Wendell Estate Honey in Roblin, Man. has accomplished this feat in Canada and around the world, even in the ultra-competitive Chinese market. The family-run business began in the early 1940s with John Wendell, who founded Wendell Honey. Over the years, he grew the farm business and sold in local markets. Now, the farm property houses over 3,500 beehives. In charge of all this humming activity ...
... is and John and Alvera’s son Tim and his wife Isabel. In turn, their sons Jeremy (along with his wife Carol) and Nathan are responsible for business development and production and sales, respectively.

It was a little before 2011 that Tim and Isabel, along with Martin Neuhofer (their honey house manager at the time), got to thinking about the lack of raw “from the farm” honey readily available on the market. Every year, they had dedicated customers stopping by to pick it up, so the demand was there. The three of them thought about how this honey could be marketed to the general public, explains Jeremy, “so that people who lacked convenient access to a trusted local honey producer could still enjoy genuine fresh farm honey.” Wendell also still sells its regular honey as well.

They marketed their very finest raw product in 2011 as a premium brand called Wendell Estate Honey. It’s now sold in Canada, the U.S. and several Asian countries, enclosed in high-end imported European glass jars of various sizes (and in 2016, they also added one kilogram plastic tubs to the lineup for big fans). In late 2018, the business also launched Wendell Estate Organic Honey, sourced from a remote partner farm in northern Saskatchewan.

“Sales have been better than expected,” Jeremy Wendell said. “Genuine organic honey is a rare find. Bees forage… easily travelling three kilometres to reach a good nectar source. Regardless of beekeeping practices, if any farmer seeds any of the crops proscribed by the Canadian Organic Regime within three kilometres of the beehives, the honey… does not qualify as organic.”

China adventures

For its hard-earned success in China, where fraudulent white honey abounds, Wendell Estate Honey recently won a Jury’s Choice Alizé Award (formerly the Canadian Export Business of the Year Awards). At first, moving into that market was pretty much effortless.

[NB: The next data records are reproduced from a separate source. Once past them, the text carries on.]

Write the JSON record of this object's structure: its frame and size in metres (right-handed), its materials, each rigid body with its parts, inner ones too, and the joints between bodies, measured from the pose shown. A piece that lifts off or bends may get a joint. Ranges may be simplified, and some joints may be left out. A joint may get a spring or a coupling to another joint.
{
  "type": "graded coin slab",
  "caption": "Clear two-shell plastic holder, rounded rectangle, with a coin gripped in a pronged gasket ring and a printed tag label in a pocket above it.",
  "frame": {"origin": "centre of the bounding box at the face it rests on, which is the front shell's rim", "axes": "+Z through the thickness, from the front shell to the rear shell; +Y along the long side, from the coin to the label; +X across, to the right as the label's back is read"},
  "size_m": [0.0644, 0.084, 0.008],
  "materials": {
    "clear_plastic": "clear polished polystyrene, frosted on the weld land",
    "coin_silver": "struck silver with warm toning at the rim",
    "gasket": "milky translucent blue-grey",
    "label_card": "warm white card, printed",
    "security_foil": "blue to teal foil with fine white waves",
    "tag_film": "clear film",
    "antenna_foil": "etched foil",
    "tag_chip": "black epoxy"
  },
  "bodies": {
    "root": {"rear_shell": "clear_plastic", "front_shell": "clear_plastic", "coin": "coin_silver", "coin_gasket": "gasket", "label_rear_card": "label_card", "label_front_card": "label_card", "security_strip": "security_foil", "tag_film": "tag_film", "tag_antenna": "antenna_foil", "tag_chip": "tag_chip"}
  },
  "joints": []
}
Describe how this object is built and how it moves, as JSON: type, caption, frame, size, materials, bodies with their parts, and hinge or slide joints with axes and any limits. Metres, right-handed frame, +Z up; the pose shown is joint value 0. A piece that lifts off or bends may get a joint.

“The market was already there waiting, and we just provided a quality product that wasn’t yet available,” Wendell explains. “China has a deep food culture and specifically a strong honey culture. Many Chinese people drink honey in warm water daily as a health supplement, and [many] are sophisticated honey consumers. Even in a smaller, lower-price supermarket chain in China, you’ll see 20 varieties of honey on the shelf. Our honey has a fresh, delicate taste and uniquely smooth texture, which appeals to the sophisticated Chinese palate.”

In addition to meeting demand for high quality, Wendell Estate Honey also addressed a demand among Chinese consumers for authenticity and traceability. Adulterated or downright fake food products abound in China, and sometimes, beekeeping practices in China and elsewhere, says Wendell, can involve giving sugar syrup to bees and the use of banned antibiotics. This honey is often exported as well; in early July this year, surveillance by the Canadian Food Inspection Agency (CFIA) prevented adulterated honey of unspecified origin, valued at close to $77,000, from entering the Canadian market. Wendell says the fact that he and his family members are involved in the entire beekeeping and honey production and packaging process is a “huge” selling point.

“Our own marketing efforts, and those of our retail partners, really stress the fact that our honey all comes from our farm,” he says, “and that there is no opportunity for any third party to adulterate the honey.” He adds that Canada’s “thorough and well-respected regulatory environment add to the reputation of Canadian honeys as being pure, authentic and safe.”

In addition, their traceability is top-notch. All product can be traced by date of packaging and back to the individual apiaries (bee yards) it hailed from. “That gives us some idea of the ‘floral composition’ of the honey,” Wendell says. “When pushed for a floral description, I like to call it ‘prairie blossom,’ which will include clover, canola, alfalfa and lesser amounts of whatever pasture and wild-flowers that happen to be in blossom.”

Traceability, food safety, quality and health benefits have all been important in marketing Wendell Estate Honey in China, but in Japan for example, it’s a little different. There, Wendell explains, “we shift the emphasis more to our family’s 80-year-plus experience and the unique flavour and texture. Each market is completely different. It is interesting to learn about the honey culture in each new market (South Korea, Taiwan, and Singapore) and to work on tweaking our marketing to suit the local culture while retaining our core values and brand image.”